De cara al futuro, el escenario más probable es la consolidación de un sistema financiero multipolar y fragmentado, donde diversas redes de pagos —algunas dominadas por el dólar, otras por el yuan o por monedas regionales— coexistan y compitan por zonas de influencia. Esta evolución podría estar acompañada por el surgimiento de monedas digitales de bancos centrales (CBDC) interoperables, lo cual transformaría radicalmente el panorama de los pagos internacionales, permitiendo transacciones casi instantáneas, más seguras y potencialmente fuera del alcance de intermediarios tradicionales. Sin embargo, este cambio también plantea dilemas regulatorios, desafíos tecnológicos y riesgos en términos de privacidad, ciberseguridad y gobernanza global.

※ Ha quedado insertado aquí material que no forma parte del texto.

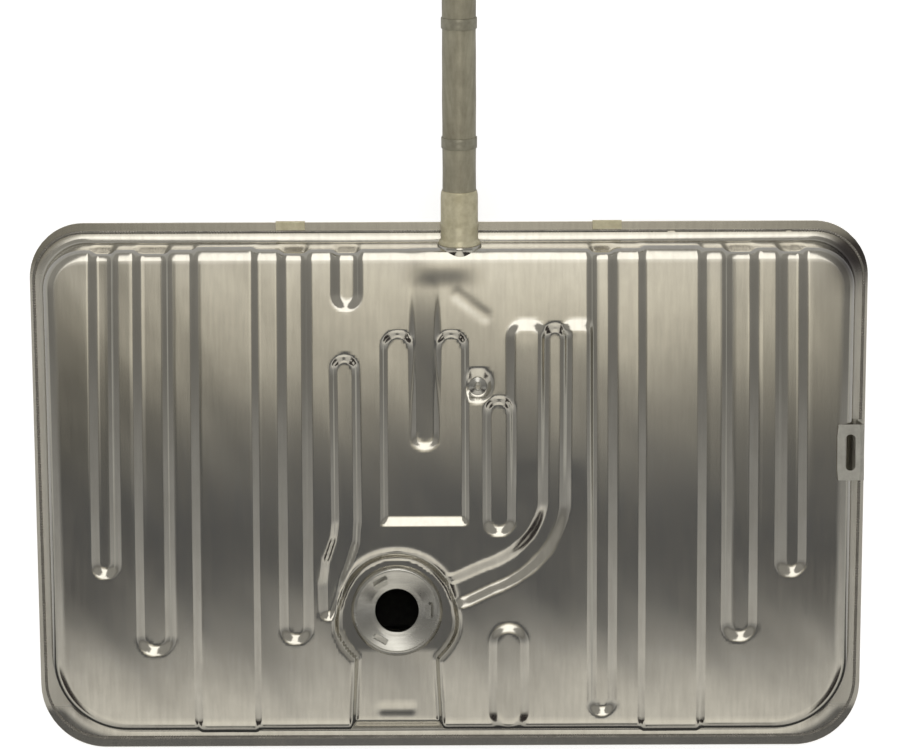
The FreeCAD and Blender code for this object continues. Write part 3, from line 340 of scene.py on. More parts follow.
@dataclass(frozen=True)
class Slot:
    """A straight pressed groove or bead along Y with round ends."""

    x: float
    width: float
    low: float
    high: float
    height: float
    soft: float = 7.0

    def distance(self, x: Array, y: Array) -> Array:
        """Signed distance to the slot's edge.

        Args:
            x: X of each point.
            y: Y of each point.

        Returns:
            The distance, negative inside.
        """
        half = self.width / 2
        beyond = np.maximum(np.maximum(y - (self.high - half), (self.low + half) - y), 0.0)
        return np.hypot(x - self.x, beyond) - half

    def relief(self, x: Array, y: Array) -> Array:
        """Height that the slot adds at x and y."""
        return self.height * rise(self.distance(x, y), self.soft)


@dataclass(frozen=True)
class Land:
    """A raised or sunk panel with straight sides and slightly rounded corners."""

    left: float
    right: float
    low: float
    high: float
    height: float
    soft: float = 7.0
    corner: float = 8.0

    def distance(self, x: Array, y: Array) -> Array:
        """Signed distance to the panel's edge.

        Args:
            x: X of each point.
            y: Y of each point.

        Returns:
            The distance, negative inside.
        """
        dx = np.abs(x - (self.left + self.right) / 2) - (self.right - self.left) / 2 + self.corner
        dy = np.abs(y - (self.low + self.high) / 2) - (self.high - self.low) / 2 + self.corner
        outside = np.hypot(np.maximum(dx, 0.0), np.maximum(dy, 0.0))
        return outside + np.minimum(np.maximum(dx, dy), 0.0) - self.corner

    def relief(self, x: Array, y: Array) -> Array:
        """Height that the panel adds at x and y."""
        return self.height * rise(self.distance(x, y), self.soft)


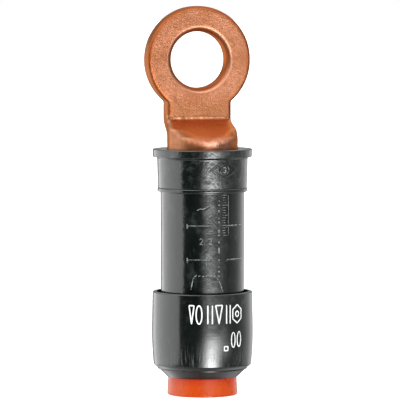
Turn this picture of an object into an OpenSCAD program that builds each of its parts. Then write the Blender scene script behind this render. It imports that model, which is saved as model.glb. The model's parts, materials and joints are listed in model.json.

En suma, la competencia por el control de las redes financieras internacionales representa una de las dimensiones menos visibles pero más significativas de la transformación del orden mundial. Lo que antes era dominio exclusivo de tecnócratas y operadores financieros se ha convertido en un campo de batalla geopolítico, donde se disputa el futuro de la soberanía económica, la influencia regional y la arquitectura del poder global. Comprender esta dinámica no es sólo un ejercicio académico, sino una condición indispensable para anticipar los cambios estructurales que moldearán la economía internacional en las próximas décadas.